Copy out all the records exactly.
%%
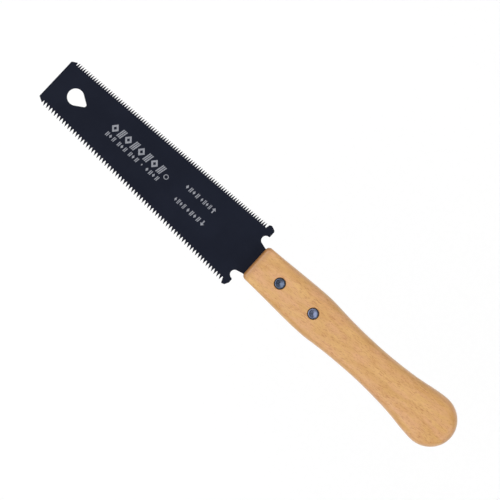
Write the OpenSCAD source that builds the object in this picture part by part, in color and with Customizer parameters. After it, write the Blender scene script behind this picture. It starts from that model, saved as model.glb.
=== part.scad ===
// Small double-edged pull saw.
// A tapered steel blade, toothed along both edges, is riveted into a slot sawn in a shaped
// hardwood handle. Two-part rivets hold it: a hollow post from above and a pinned cap from below.
//
// +X points from the handle to the tip of the blade, +Y to the coarse teeth, +Z up.
// The saw lies on the flat underside of its handle at Z = 0, and X = 0 is half its length.

/* [Blade] */
// Length of the blade from its heel line, which lies just in front of the wood
blade_len = 152.4; // [140:0.1:180]
// Distance from the front of the wood to the heel line
heel_gap = 0.6; // [0:0.1:2]
// Thickness of the steel
blade_t = 0.6; // [0.4:0.1:1]
// Width between the two gullet lines at the heel
plate_heel_w = 36.9; // [35:0.1:37.5]
// Width between the two gullet lines at the tip
plate_tip_w = 26.7; // [24:0.1:30]
// Angle by which the riveted blade leans from the axis of the handle
blade_lean = -0.41; // [-1:0.01:1]
// Sideways offset of the blade at its heel line
blade_shift = 0.38; // [-0.5:0.01:0.5]

/* [Teeth] */
// Distance between the tips of two fine teeth (17 to the inch)
fine_pitch = 1.494; // [1.2:0.001:1.8]
// Height of a fine tooth
fine_h = 2.35; // [1.5:0.05:3]
// Distance between the tips of two coarse teeth (12 to the inch)
coarse_pitch = 2.117; // [1.8:0.001:2.8]
// Height of a coarse tooth
coarse_h = 2.6; // [1.5:0.05:3]

/* [Hanging hole] */
// Distance from the round end's centre to the tip of the blade
hang_from_tip = 15.4; // [12:0.1:25]
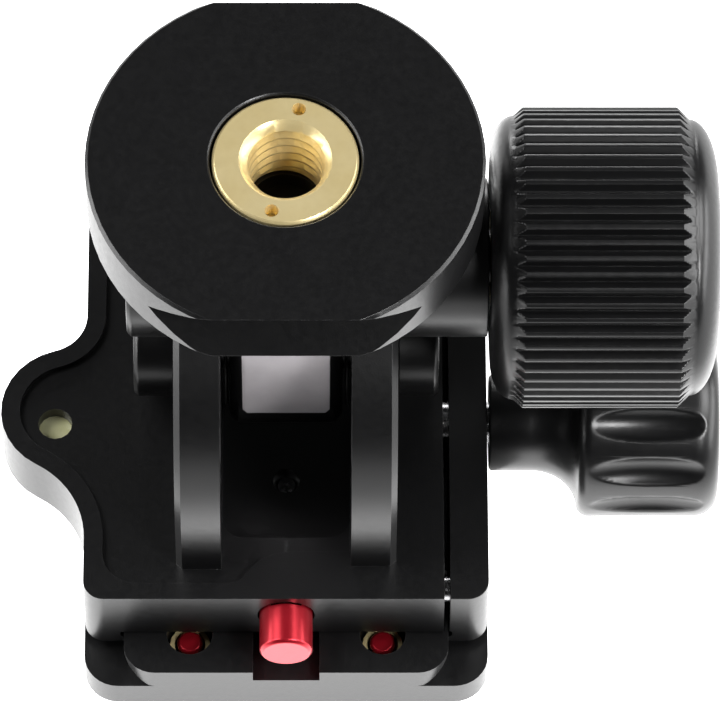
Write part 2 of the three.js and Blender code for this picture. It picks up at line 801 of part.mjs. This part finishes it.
place('clamp_jaw', 'blackAnodised', clampJaw());
guidePinY.forEach((y, k) => {
  const name = ['front', 'rear'][k];
  const centre = [0, y, screwZ];
  place(`guide_pin_${name}`, 'steel', rod('x', centre, guidePinRadius, guidePinInner, guidePinOuter, coarse, 0.3));
  place(`jaw_spring_${name}`, 'steel', spring(
    'x',
    centre,
    jawSpringRadius,
    jawSpringWire,
    springSeat + springPlay,
    bodyRight + 0.2,
    jawSpringTurns,
  ));
});
place('clamp_knob', 'blackAnodised', clampKnob());
place('clamp_screw', 'steel', rod('x', [0, screwY, screwZ], screwRadius, screwInner, screwOuter, coarse, 0.4));
place('base', 'blackAnodised', base());
place('thread_insert', 'brass', threadInsert());
place('tilt_bolt', 'blackAnodised', tiltBolt());
place('tilt_collar', 'blackAnodised', ring(
  'x',
  [0, 0, boltZ],
  boltRadius + gap,
  boltHeadRadius,
  earOuter + gap,
  tiltKnobInner - gap,
));
place('tilt_knob', 'blackAnodised', tiltKnob());
place('knob_bush', 'brass', ring('x', [0, 0, boltZ], boltRadius + gap, bushRadius, tiltKnobInner, bushEnd, coarse));
place('tilt_knob_cap', 'blackAnodised', rod(
  'x',
  [0, 0, boltZ],
  capRadius,
  tiltKnobOuter - 1,
  tiltKnobOuter,
  medium,
  0.2,
));

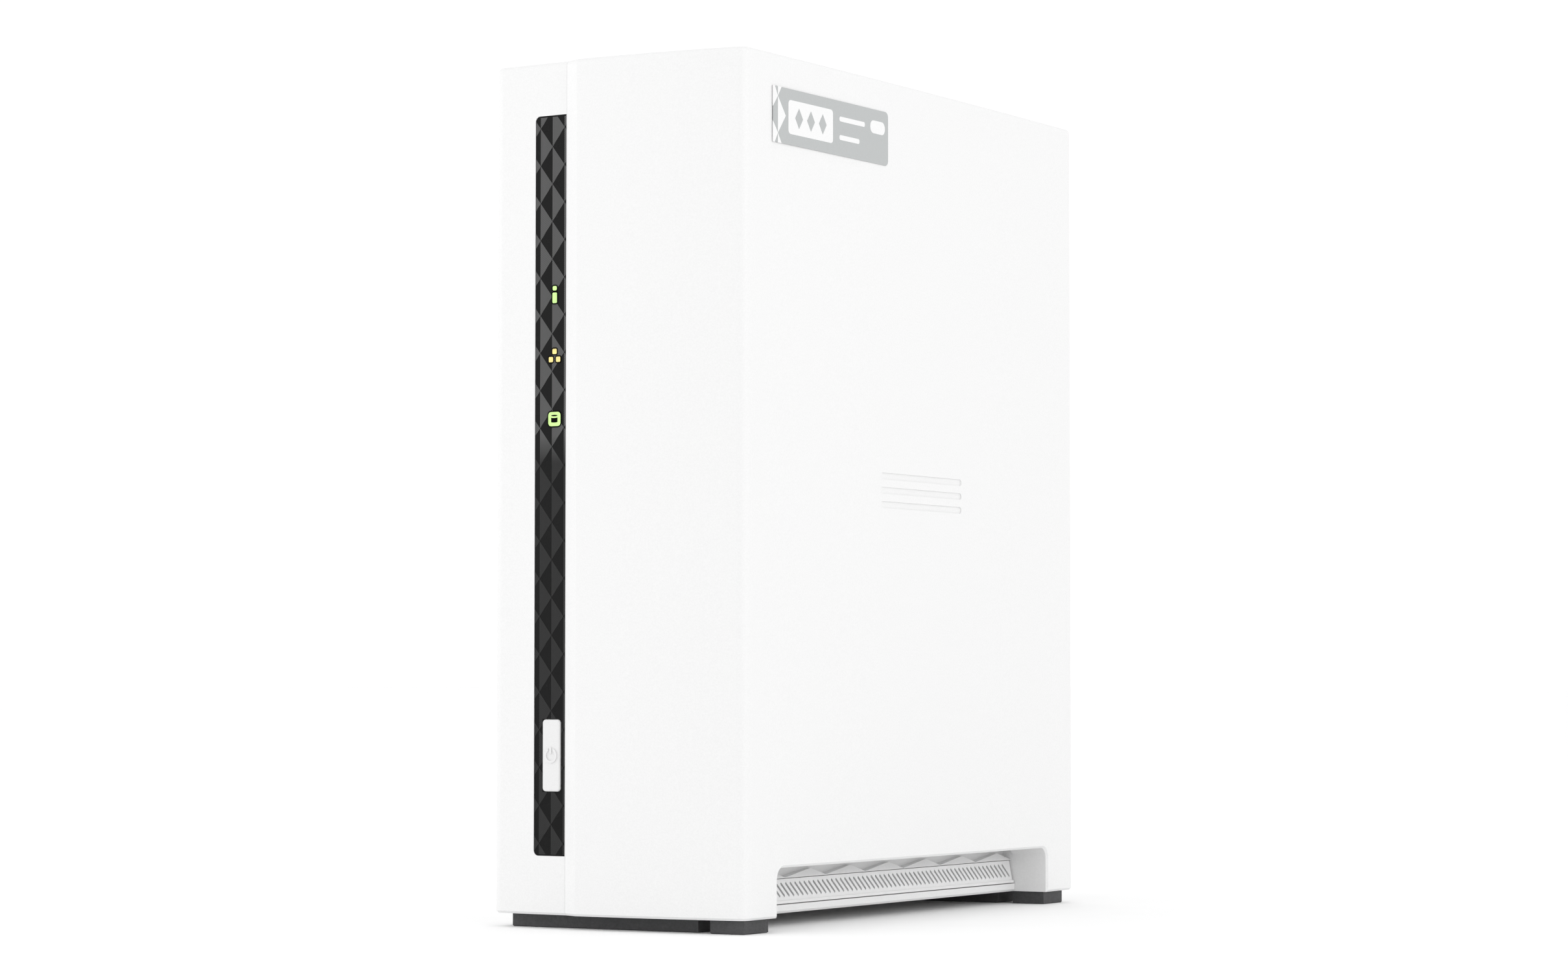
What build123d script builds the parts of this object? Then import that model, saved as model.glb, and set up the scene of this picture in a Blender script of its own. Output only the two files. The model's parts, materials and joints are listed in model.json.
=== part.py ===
%%
**Response to this exercise**
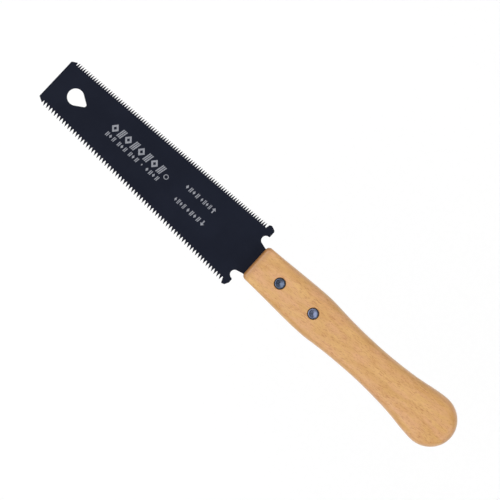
Write the OpenSCAD source that builds the object in this picture part by part, in color and with Customizer parameters. After it, write the Blender scene script behind this picture. It starts from that model, saved as model.glb.
=== part.scad ===
// Small double-edged pull saw.
// A tapered steel blade, toothed along both edges, is riveted into a slot sawn in a shaped
// hardwood handle. Two-part rivets hold it: a hollow post from above and a pinned cap from below.
//
// +X points from the handle to the tip of the blade, +Y to the coarse teeth, +Z up.
// The saw lies on the flat underside of its handle at Z = 0, and X = 0 is half its length.

/* [Blade] */
// Length of the blade from its heel line, which lies just in front of the wood
blade_len = 152.4; // [140:0.1:180]
// Distance from the front of the wood to the heel line
heel_gap = 0.6; // [0:0.1:2]
// Thickness of the steel
blade_t = 0.6; // [0.4:0.1:1]
// Width between the two gullet lines at the heel
plate_heel_w = 36.9; // [35:0.1:37.5]
// Width between the two gullet lines at the tip
plate_tip_w = 26.7; // [24:0.1:30]
// Angle by which the riveted blade leans from the axis of the handle
blade_lean = -0.41; // [-1:0.01:1]
// Sideways offset of the blade at its heel line
blade_shift = 0.38; // [-0.5:0.01:0.5]

/* [Teeth] */
// Distance between the tips of two fine teeth (17 to the inch)
fine_pitch = 1.494; // [1.2:0.001:1.8]
// Height of a fine tooth
fine_h = 2.35; // [1.5:0.05:3]
// Distance between the tips of two coarse teeth (12 to the inch)
coarse_pitch = 2.117; // [1.8:0.001:2.8]
// Height of a coarse tooth
coarse_h = 2.6; // [1.5:0.05:3]

/* [Hanging hole] */
// Distance from the round end's centre to the tip of the blade
hang_from_tip = 15.4; // [12:0.1:25]
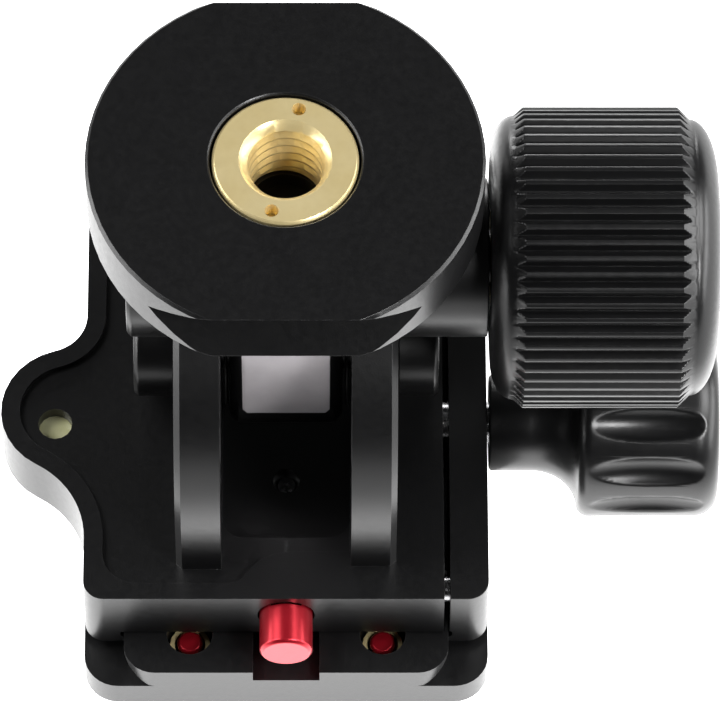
Write part 2 of the three.js and Blender code for this picture. It picks up at line 801 of part.mjs. This part finishes it.
place('clamp_jaw', 'blackAnodised', clampJaw());
guidePinY.forEach((y, k) => {
  const name = ['front', 'rear'][k];
  const centre = [0, y, screwZ];
  place(`guide_pin_${name}`, 'steel', rod('x', centre, guidePinRadius, guidePinInner, guidePinOuter, coarse, 0.3));
  place(`jaw_spring_${name}`, 'steel', spring(
    'x',
    centre,
    jawSpringRadius,
    jawSpringWire,
    springSeat + springPlay,
    bodyRight + 0.2,
    jawSpringTurns,
  ));
});
place('clamp_knob', 'blackAnodised', clampKnob());
place('clamp_screw', 'steel', rod('x', [0, screwY, screwZ], screwRadius, screwInner, screwOuter, coarse, 0.4));
place('base', 'blackAnodised', base());
place('thread_insert', 'brass', threadInsert());
place('tilt_bolt', 'blackAnodised', tiltBolt());
place('tilt_collar', 'blackAnodised', ring(
  'x',
  [0, 0, boltZ],
  boltRadius + gap,
  boltHeadRadius,
  earOuter + gap,
  tiltKnobInner - gap,
));
place('tilt_knob', 'blackAnodised', tiltKnob());
place('knob_bush', 'brass', ring('x', [0, 0, boltZ], boltRadius + gap, bushRadius, tiltKnobInner, bushEnd, coarse));
place('tilt_knob_cap', 'blackAnodised', rod(
  'x',
  [0, 0, boltZ],
  capRadius,
  tiltKnobOuter - 1,
  tiltKnobOuter,
  medium,
  0.2,
));

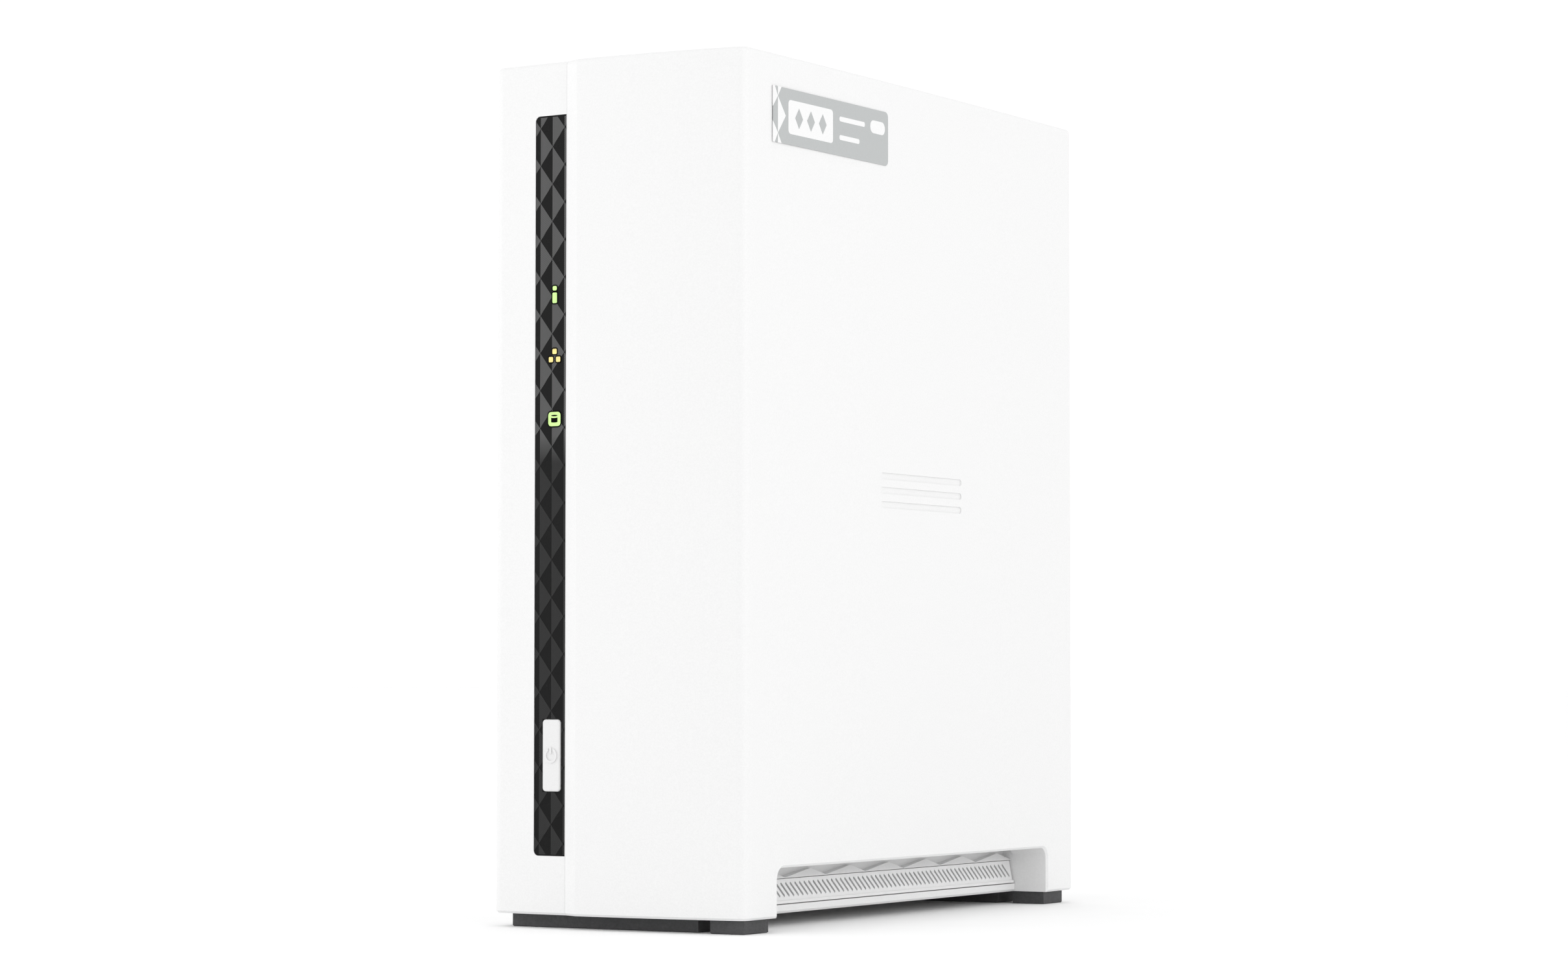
What build123d script builds the parts of this object? Then import that model, saved as model.glb, and set up the scene of this picture in a Blender script of its own. Output only the two files. The model's parts, materials and joints are listed in model.json.
=== part.py ===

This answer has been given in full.